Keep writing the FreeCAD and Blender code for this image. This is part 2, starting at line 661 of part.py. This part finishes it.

...

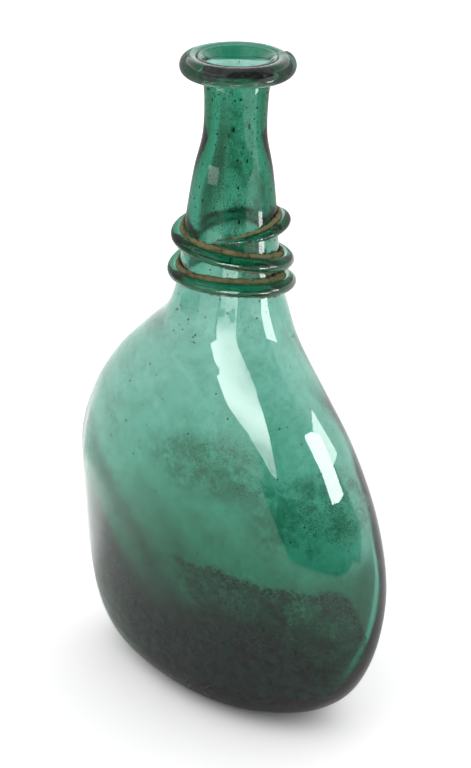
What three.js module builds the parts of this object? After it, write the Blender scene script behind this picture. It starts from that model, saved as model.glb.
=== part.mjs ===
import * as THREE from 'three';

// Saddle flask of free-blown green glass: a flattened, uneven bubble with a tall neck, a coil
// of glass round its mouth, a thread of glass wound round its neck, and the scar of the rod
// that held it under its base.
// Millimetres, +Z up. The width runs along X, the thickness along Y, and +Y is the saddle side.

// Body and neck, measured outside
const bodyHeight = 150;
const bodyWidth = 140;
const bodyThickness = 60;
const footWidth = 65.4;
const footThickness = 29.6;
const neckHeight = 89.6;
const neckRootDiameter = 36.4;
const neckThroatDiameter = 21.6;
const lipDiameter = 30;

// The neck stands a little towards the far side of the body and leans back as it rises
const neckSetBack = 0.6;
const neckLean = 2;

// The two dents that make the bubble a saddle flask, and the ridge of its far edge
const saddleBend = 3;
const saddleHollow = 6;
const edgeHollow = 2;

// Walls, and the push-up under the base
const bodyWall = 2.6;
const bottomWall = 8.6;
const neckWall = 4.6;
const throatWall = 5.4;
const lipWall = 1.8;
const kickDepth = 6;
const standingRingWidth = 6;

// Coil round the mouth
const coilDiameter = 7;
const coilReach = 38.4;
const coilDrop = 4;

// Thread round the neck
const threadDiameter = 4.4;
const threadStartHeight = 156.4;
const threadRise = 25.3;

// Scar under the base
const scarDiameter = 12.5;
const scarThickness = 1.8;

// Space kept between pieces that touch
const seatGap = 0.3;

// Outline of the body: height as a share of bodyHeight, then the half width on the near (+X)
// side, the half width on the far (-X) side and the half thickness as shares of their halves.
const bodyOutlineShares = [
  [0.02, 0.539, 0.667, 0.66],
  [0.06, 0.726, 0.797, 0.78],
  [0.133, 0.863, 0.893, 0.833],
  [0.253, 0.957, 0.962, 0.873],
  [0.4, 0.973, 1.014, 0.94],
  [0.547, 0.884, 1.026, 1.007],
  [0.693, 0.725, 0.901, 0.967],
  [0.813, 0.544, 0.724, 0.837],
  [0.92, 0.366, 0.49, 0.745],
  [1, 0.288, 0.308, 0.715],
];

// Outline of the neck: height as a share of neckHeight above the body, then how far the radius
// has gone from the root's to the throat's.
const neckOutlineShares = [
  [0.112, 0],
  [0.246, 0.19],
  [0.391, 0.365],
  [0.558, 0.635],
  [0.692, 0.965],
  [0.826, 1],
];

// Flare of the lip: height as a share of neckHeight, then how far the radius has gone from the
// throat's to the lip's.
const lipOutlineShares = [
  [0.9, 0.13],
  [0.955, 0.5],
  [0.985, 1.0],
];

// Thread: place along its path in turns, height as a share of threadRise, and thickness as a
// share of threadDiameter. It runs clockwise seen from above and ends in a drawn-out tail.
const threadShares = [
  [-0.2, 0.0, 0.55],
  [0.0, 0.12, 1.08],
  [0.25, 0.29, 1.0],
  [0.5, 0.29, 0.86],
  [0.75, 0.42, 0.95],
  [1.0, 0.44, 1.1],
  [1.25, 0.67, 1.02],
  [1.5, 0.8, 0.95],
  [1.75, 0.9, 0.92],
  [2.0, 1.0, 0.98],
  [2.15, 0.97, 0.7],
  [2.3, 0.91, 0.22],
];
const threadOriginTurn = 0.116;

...

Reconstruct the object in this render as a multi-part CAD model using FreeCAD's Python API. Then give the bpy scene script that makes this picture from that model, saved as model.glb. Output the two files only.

The task: Your task is to print the lines from the one containing "What three.js module" through the one containing "the saddle side.", exactly and with nothing added.

Answer to the problem:
What three.js module builds the parts of this object? After it, write the Blender scene script behind this picture. It starts from that model, saved as model.glb.
=== part.mjs ===
import * as THREE from 'three';

// Saddle flask of free-blown green glass: a flattened, uneven bubble with a tall neck, a coil
// of glass round its mouth, a thread of glass wound round its neck, and the scar of the rod
// that held it under its base.
// Millimetres, +Z up. The width runs along X, the thickness along Y, and +Y is the saddle side.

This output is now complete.